К счастью, в архиве сохранилась вся — от начала до конца — рукопись этих воспоминаний…

Только благодаря этим запискам «с вражеской стороны» (но все же врага не совсем обычного), благодаря этим страницам мы знаем теперь некоторые подробности того, что происходило на сверхсекретных заседаниях комитета:

«Ответы Якубовича… были многословны, но не объясняли дела, он старался увлечь более красноречием, нежели откровенностью. Так, стоя посреди зала в драгунском мундире, с черною повязкою на лбу, прикрывавшею рану, нанесенную ему горцем на Кавказе, он импровизировал довольно длинную речь и в заключение сказал: цель наша была благо отечества; нам не удалось — мы пали; но для устрашения грядущих смельчаков нужна жертва. Я молод, виден собою, известен в армии храбростью; так пусть меня расстреляют на площади, подле памятника Петра Великого, где посрамились в нерешительности. О! Если бы я принял предложенное мне тогда начальство над собравшимся отрядом, то не так бы легко досталась победа противной стороне». (Выделенные строки в журнале не были напечатаны.)

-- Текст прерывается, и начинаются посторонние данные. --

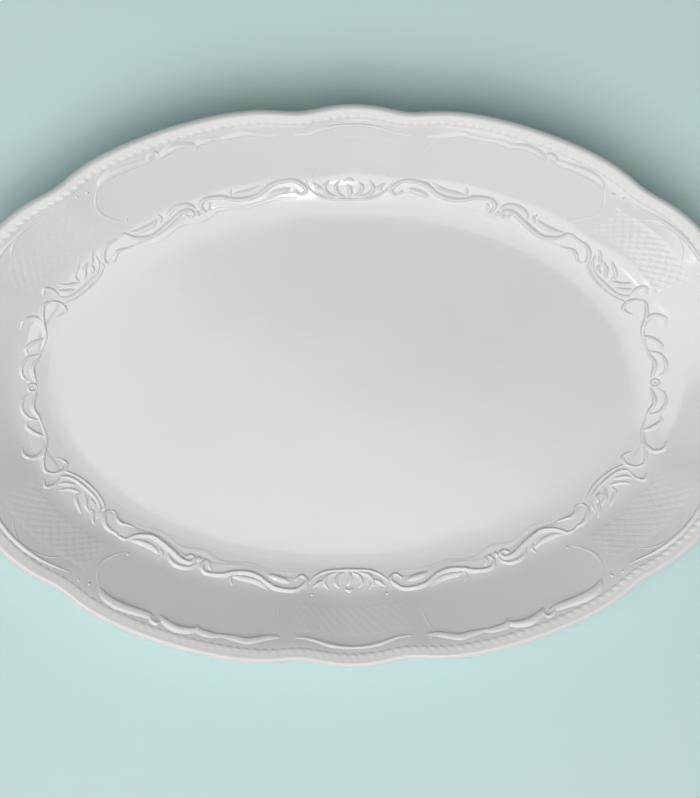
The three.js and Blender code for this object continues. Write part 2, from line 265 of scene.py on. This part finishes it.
def glazed_porcelain(name, light, dark, gloss):
    """White body under a clear glaze: soft tone drift, glaze ripple and a few firing specks."""
    material, tree, shader, place = new_material(name)
    drift = noise(tree, place, 9, 2)
    tone = colour_ramp(tree, drift, ((0.3, dark), (0.7, light)))
    specks = node(tree, "ShaderNodeTexVoronoi", Scale=42.0, Randomness=1.0)
    tree.links.new(place, specks.inputs["Vector"])
    speck_stops = ((0.0, (0.8, 0.76, 0.7)), (0.012, (1, 1, 1)))
    speck_mask = colour_ramp(tree, specks.outputs["Distance"], speck_stops)
    mixed = node(tree, "ShaderNodeMix", data_type="RGBA", blend_type="MULTIPLY")
    mixed.inputs[0].default_value = 1
    tree.links.new(tone, mixed.inputs[6])
    tree.links.new(speck_mask, mixed.inputs[7])
    tree.links.new(mixed.outputs[2], shader.inputs["Base Color"])
    wear = noise(tree, place, 60, 4)
    tree.links.new(value_range(tree, wear, gloss, gloss + 0.07), shader.inputs["Roughness"])
    ripple = noise(tree, place, 28, 2)
    peel = noise(tree, place, 420, 2)
    normal = bump(tree, ((ripple, 0.22, 0.0012), (peel, 0.08, 0.0001)))
    tree.links.new(normal, shader.inputs["Normal"])
    shader.inputs["IOR"].default_value = 1.52
    return material


def foot_porcelain():
    """Glazed flanks that turn to matt, faintly sandy bisque on the wiped resting face."""
    material, tree, shader, place = new_material("foot_porcelain")
    axes = tree.nodes.new("ShaderNodeSeparateXYZ")
    tree.links.new(place, axes.inputs["Vector"])
    grain = noise(tree, place, 900, 4)
    wander, glaze_starts, glaze_full = 0.0006, 0.0006, 0.0011     # metres above the table
    edge_wander = node(tree, "ShaderNodeMath", operation="MULTIPLY_ADD")
    edge_wander.inputs[1].default_value = wander
    tree.links.new(noise(tree, place, 45), edge_wander.inputs[0])
    tree.links.new(axes.outputs["Z"], edge_wander.inputs[2])
    glazed = node(tree, "ShaderNodeMapRange")
    glazed.inputs["From Min"].default_value = glaze_starts
    glazed.inputs["From Max"].default_value = glaze_full
    tree.links.new(edge_wander.outputs[0], glazed.inputs["Value"])
    bisque_to_glaze = ((0.0, (0.62, 0.58, 0.5)), (1.0, (0.75, 0.75, 0.73)))
    tone = colour_ramp(tree, glazed.outputs["Result"], bisque_to_glaze)
    dust = colour_ramp(tree, grain, ((0.35, (0.9, 0.89, 0.87)), (0.65, (1, 1, 1))))
    mixed = node(tree, "ShaderNodeMix", data_type="RGBA", blend_type="MULTIPLY")
    mixed.inputs[0].default_value = 1
    tree.links.new(tone, mixed.inputs[6])
    tree.links.new(dust, mixed.inputs[7])
    tree.links.new(mixed.outputs[2], shader.inputs["Base Color"])
    tree.links.new(value_range(tree, glazed.outputs["Result"], 0.85, 0.2), shader.inputs["Roughness"])
    tree.links.new(bump(tree, ((grain, 0.35, 0.0001),)), shader.inputs["Normal"])
    return material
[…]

Рассказывая о разногласиях в комитете, Боровков, вероятно, преувеличивает милосердие некоторых членов и, между прочим, приводит своеобразный «монолог» великого князя Михаила Павловича, неплохо представляющий атмосферу страха, паники, в которой жили тогда многие дворянские семьи. Достоверность картины не меняется от того, насколько точно переданы слова Михаила (хотя, очевидно, что-то в этом роде великий князь говорил). Важно то, что так представлялось дело самому Боровкову: «Тяжела обязанность, — говорит великий князь, — вырвать из семейства и виновного; но запереть в крепость невинного — это убийство». Продолжения речи Михаила в печатном тексте нет, в рукописи же находим о «невинном арестанте». «Чем мы вознаградим его? Скажем: „Ступайте, вы свободны!“ Радостно бедняк переступит порог своего жилища; но вдруг останавливается: он видит посреди комнаты гроб. Там лежит труп престарелой его матери, скоропостижно умершей в ту минуту, как сына ее потащили в крепость. Он робко спрашивает: „Где жена моя?“ — „В постели, при последнем издыхании“, — отвечают ему; она преждевременно разрешилась мертвым ребенком, также в тот момент, когда потащили несчастного из дому».